70 PRINT "Pioneering the Operation of Computers by Multiple Users"
100 PRINT "And Improved Beginners' All-purpose Symbolic Instruction Code"
120 PRINT "Which Became the World's Most Popular Computer Language"
130 PRINT "And, in Some of Dozens of Dialects, the First Product of Microsoft Corporation"
140 PRINT "And the First Language of Apple Computer."
150 PRINT "It Brought Millions into the Universe of Computing."
160 END

Proposal for a plaque to mark a standing fragment of Bradley5

For now this will remain a virtual plaque, if you will. (Perhaps soon one might carry a global-positioning satellite device in the style of something from the MIT Media Lab and, while walking around the campus, receive notes about events where they occurred. A filter could select the level of importance, from the mundane: "On this site John ate his first Collis tabouli on 25 September 1991" to the international: "President Clinton spoke on this spot on 11 June 1995.")

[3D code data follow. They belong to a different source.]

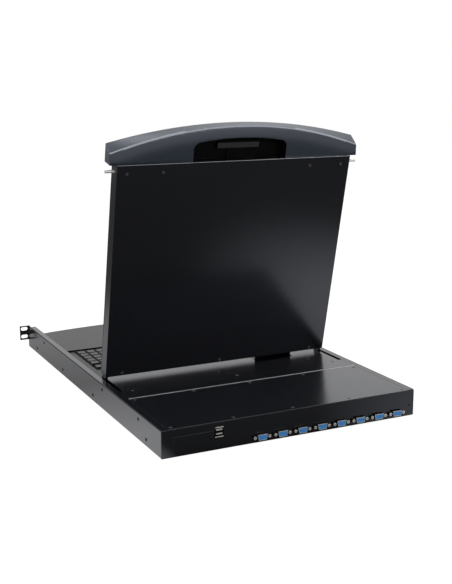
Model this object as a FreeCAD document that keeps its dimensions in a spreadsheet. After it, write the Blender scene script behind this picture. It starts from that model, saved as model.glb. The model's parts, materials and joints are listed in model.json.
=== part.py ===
"""Rackmount LCD console drawer: 1U case, sliding keyboard tray and tilting display lid.

Case parts are drawn with X across, Y from the rack face to the rear and Z up from the
underside. Lid parts are drawn shut, about the hinge axis, and turned open by their Placement.
The finished model has its origin at the centre of the rack-ear slots, on the rack face.
"""
import math
import os

import FreeCAD
import Part
import Sketcher

Vector = FreeCAD.Vector
doc = FreeCAD.newDocument("ConsoleDrawer")
sheet = doc.addObject("Spreadsheet::Sheet", "Sizes")


# ---------------------------------------------------------------- sizes
class Size:
    """A number that remembers the spreadsheet expression which gives it."""

    def __init__(self, value, text=None):
        self.value = float(value)
        self.text = repr(float(value)) if text is None else text

    def join(self, other, sign, swap=False):
        other = other if isinstance(other, Size) else Size(other)
        first, second = (other, self) if swap else (self, other)
        value = {"+": first.value + second.value, "-": first.value - second.value,
                 "*": first.value * second.value,
                 "/": first.value / second.value if sign == "/" else 0.0}[sign]
        return Size(value, "(%s %s %s)" % (first.text, sign, second.text))

    def __add__(self, other): return self.join(other, "+")
    def __radd__(self, other): return self.join(other, "+", True)
    def __sub__(self, other): return self.join(other, "-")
    def __rsub__(self, other): return self.join(other, "-", True)
    def __mul__(self, other): return self.join(other, "*")
    def __rmul__(self, other): return self.join(other, "*", True)
    def __truediv__(self, other): return self.join(other, "/")
    def __neg__(self): return self.join(-1, "*")
    def __float__(self): return self.value


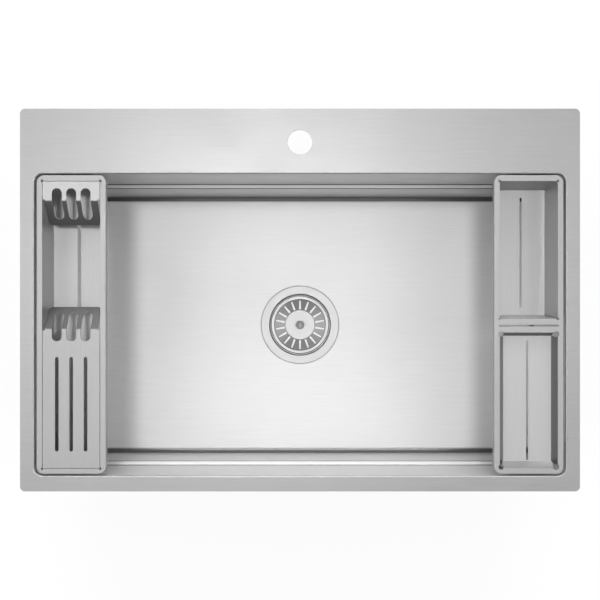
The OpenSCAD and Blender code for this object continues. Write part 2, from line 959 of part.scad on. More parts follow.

What will be the memorial to Kiewit? Kiewit was after all one of the earlier academic computer centers in the country and represents an attempt to devise an architectural expression appropriate to the new type of activities housed within, activities that had no typological tradition from which to draw. Will the computer area within the new library bear the name of Kiewit? The College presumably has to follow rules about keeping a donor's name on some building even if it demolishes the original, which is why Butterfield and Bissell and Clement are not the first buildings with those names. Will Kiewit follow a similar pattern? The building deserves at least a plaque or a stone monument--perhaps one of the Kiewit's signature steel columns could remain standing as an element of ruin. A monument to BlitzMail might read:


Proposal for a plaque to mark a remnant of Kiewit

These are not the first buildings on this site, and their construction removed any recognizable vestige of their predecessors. Indeed Elm Street itself, an eighteenth-century corduroy road, is about to be erased. But perhaps here we can alter the pattern of eradication; perhaps something of these buildings deserves to survive.